Love story. Two turkeys go back in time in an egg-shaped time machine to stop the First Thanksgiving so that turkeys everywhere can stop being killed every year. Sounds like a die-hard action movie for kids, right? Would you think they’d put a love story in there? In my mind, I figured we’d see the token love interest temporarily, as in like a scene here or there. Little did I know that they would drag that out, give her an entire backstory, and make her a central character. In a better film, this would not be a problem, but this all just seemed shoehorned in to fill up a couple of extra minutes.
Anti-Thanksgiving. The people who made this film must really have something against Thanksgiving. Not only do they try to take turkey away from the dinner tables (I’m not a turkey eater, myself), but they take the “heroes” of initial feast and turn them into the villain, especially Miles Standish. Some have called this an anti-Thanksgiving film. I cannot find a reason to argue with that moniker, as it does everything it can to kill the holiday, save for actually accomplishing the goal the two turkeys set out to do in the first place, which was stop the first Thanksgiving.

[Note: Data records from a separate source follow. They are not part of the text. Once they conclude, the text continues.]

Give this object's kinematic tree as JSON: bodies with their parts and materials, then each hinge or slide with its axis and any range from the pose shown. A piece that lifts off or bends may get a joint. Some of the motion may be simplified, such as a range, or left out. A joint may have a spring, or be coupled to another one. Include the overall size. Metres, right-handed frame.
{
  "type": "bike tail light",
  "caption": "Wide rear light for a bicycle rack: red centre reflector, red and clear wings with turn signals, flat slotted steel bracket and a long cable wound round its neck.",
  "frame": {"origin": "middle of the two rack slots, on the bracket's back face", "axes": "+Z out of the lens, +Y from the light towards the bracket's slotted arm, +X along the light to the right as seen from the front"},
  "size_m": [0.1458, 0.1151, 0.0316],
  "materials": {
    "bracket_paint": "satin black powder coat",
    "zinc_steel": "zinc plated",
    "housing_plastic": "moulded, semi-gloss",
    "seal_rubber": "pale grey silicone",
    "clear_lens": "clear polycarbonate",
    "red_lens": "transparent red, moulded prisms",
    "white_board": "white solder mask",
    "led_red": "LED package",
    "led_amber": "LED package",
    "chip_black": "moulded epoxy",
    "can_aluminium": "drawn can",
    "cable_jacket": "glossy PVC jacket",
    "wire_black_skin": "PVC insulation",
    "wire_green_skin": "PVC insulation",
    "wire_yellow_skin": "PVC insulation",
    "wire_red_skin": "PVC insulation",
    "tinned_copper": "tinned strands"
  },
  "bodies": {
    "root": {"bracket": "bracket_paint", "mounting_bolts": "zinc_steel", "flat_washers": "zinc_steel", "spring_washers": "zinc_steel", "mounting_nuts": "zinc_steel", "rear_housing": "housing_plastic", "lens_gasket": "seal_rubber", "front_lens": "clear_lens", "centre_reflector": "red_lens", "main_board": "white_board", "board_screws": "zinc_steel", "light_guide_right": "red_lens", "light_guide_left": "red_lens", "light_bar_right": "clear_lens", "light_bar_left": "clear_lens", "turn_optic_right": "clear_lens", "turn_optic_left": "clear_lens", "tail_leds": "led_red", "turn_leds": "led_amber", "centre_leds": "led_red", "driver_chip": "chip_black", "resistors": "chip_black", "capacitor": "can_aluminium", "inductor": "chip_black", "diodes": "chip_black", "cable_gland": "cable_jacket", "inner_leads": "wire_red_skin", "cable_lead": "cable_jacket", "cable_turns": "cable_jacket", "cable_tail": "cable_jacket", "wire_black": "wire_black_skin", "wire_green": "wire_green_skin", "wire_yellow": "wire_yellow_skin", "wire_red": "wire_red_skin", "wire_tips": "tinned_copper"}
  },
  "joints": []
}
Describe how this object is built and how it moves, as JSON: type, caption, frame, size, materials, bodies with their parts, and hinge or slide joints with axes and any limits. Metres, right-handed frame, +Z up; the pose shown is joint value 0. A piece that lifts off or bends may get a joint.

Watching Free Birds, I got a couple of chuckles from a joke here and there, such as one about “Angry Birds”, but the humor mostly fell flat with me, as I’m not in the demographic this was intended. However, I did like the story that was written for this film and believe that it could have been something special in more capable hands. The animation is pedestrian, but not horrible, and the character design seems to be uninspired, for lack of a better term. Do I recommend this? On a normal summer day, I would have to say no. However, when Thanksgiving rolls around and you’re looking for a holiday flick to watch with the kids, then sure. After all, that is more than likely the only reason this film was even made.